It started with a couple of photos of a freshly killed, 510-pound North Carolina black bear.
Several days and 50,000 heated Facebook comments later, Eva Shockey — the goldilocked huntress who co-hosts an Outdoor Channel show about killing animals with her father, Jim Shockey — is still defending her decision to slay the bear and post photos of the animal online.
“I believe with every part of me that what I’m doing is right, so there’s nothing that I’m apologizing for,” she told Fox News, noting that in North Carolina, the bear population is rising rapidly. “Obviously we’re not gonna get rid of the humans. … You have to keep the bear population in check.”
Some people remain thoroughly unconvinced and have taken to social media to tell Shockey as much.
So who is Eva Shockey and why does anyone care about her hunting photos?
Outdoor Channel refers to her as the “princess” of its “royal hunting family.” The 26-year-old Canadian holds the distinction of being the first woman in almost four decades to appear alone on the cover of Field & Stream magazine, according to the publication. The last was an actual royal: Queen Elizabeth, who made an appearance with her hunting hounds back in 1976.
“It’s a huge, huge honor,” Shockey told the Outdoor Channel when she was featured on the cover. “It’s really amazing. It doesn’t even really feel real. She’s a really important woman.”

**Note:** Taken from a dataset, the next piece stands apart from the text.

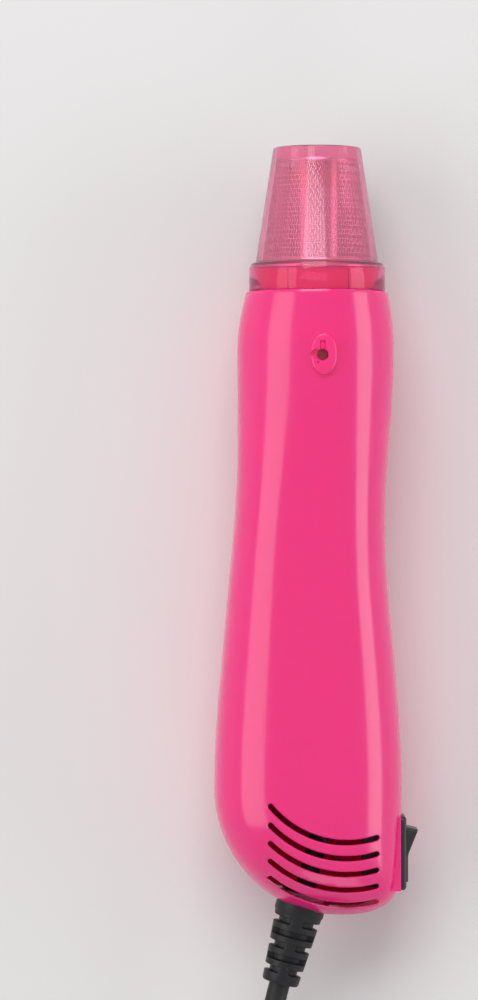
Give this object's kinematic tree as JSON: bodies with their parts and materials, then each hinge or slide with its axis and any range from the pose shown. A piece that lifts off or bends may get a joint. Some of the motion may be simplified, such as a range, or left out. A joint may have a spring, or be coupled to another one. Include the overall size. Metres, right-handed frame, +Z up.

Shockey wasn’t always an avid hinter. Although she grew up with a professional hunter for a father, Shockey says she didn’t realize she could retain her femininity with a hunting rifle in her hand.
“I took dancing and did all the girl stuff,” she told Women’s Outdoor News. “When I was 20, I was old enough to realize that you can go hunting in the woods and put on camo and get dirty, and then you can shower and put on a dress and still be a lady.”
Current enthusiasm aside, her first kill left Shockey in tears.
Six years later, her kills tend to generate tons of controversy. “Some days I’ll wake up and I’ll literally have — I’ve had 5,000-plus death threats in one day,” she told the Blaze.
In a separate interview with Field & Stream, she called the critical comments “pure hatred, and hatred mostly comes from fear of the unknown. These people don’t know anything about hunting. What’s sad is that they don’t know all the good things hunting does for conservation, the economy, and our culture.”
She added: “My dad warned me before I even got involved with the show that I was going to have to deal with anti-hunters. I’m a huge target for them because I’m a smiley young woman, and I’m different than who they’re used to dealing with.”
Female participation in hunting increased by 10 percent between 2008 and 2012, according to the National Shooting Sports Foundation. Shockey says she embodies the new wave of female hunters. Her fans see her as the anti-Kim Kardashian –a gritty, self-reliant woman who doesn’t need to flaunt her sex appeal. It’s an image Shockey (who is engaged to a professional hockey player) tries to cultivate on social media.
“Compared to just last year, the number of women I meet — young girls, teenagers, moms with babies, older women — who tell me they hunt or are taking up hunting is incredible,” she told Field & Stream earlier this year. “Bass Pro Shops owner Johnny Morris recently told me that the sale of women’s products was just 3 percent of his business 10 years ago, and now it’s 30 percent.”
As for her critics, the hunter told the Blaze that she plans to follow the advice of her father. “What he’s always showed me, and what I really try to live by every day, is just rise above,” she said. “You don’t need to go down to what they’re doing. … And the best thing to do is, if anything, to just educate them. Show them you’re not this redneck who drinks beer and shoots animals illegally.”
As for the bear she killed: Field & Stream reports that its meat was given “to the guides and their families.” The bear will be mounted and eventually displayed in a nature museum that Jim Shockey is opening.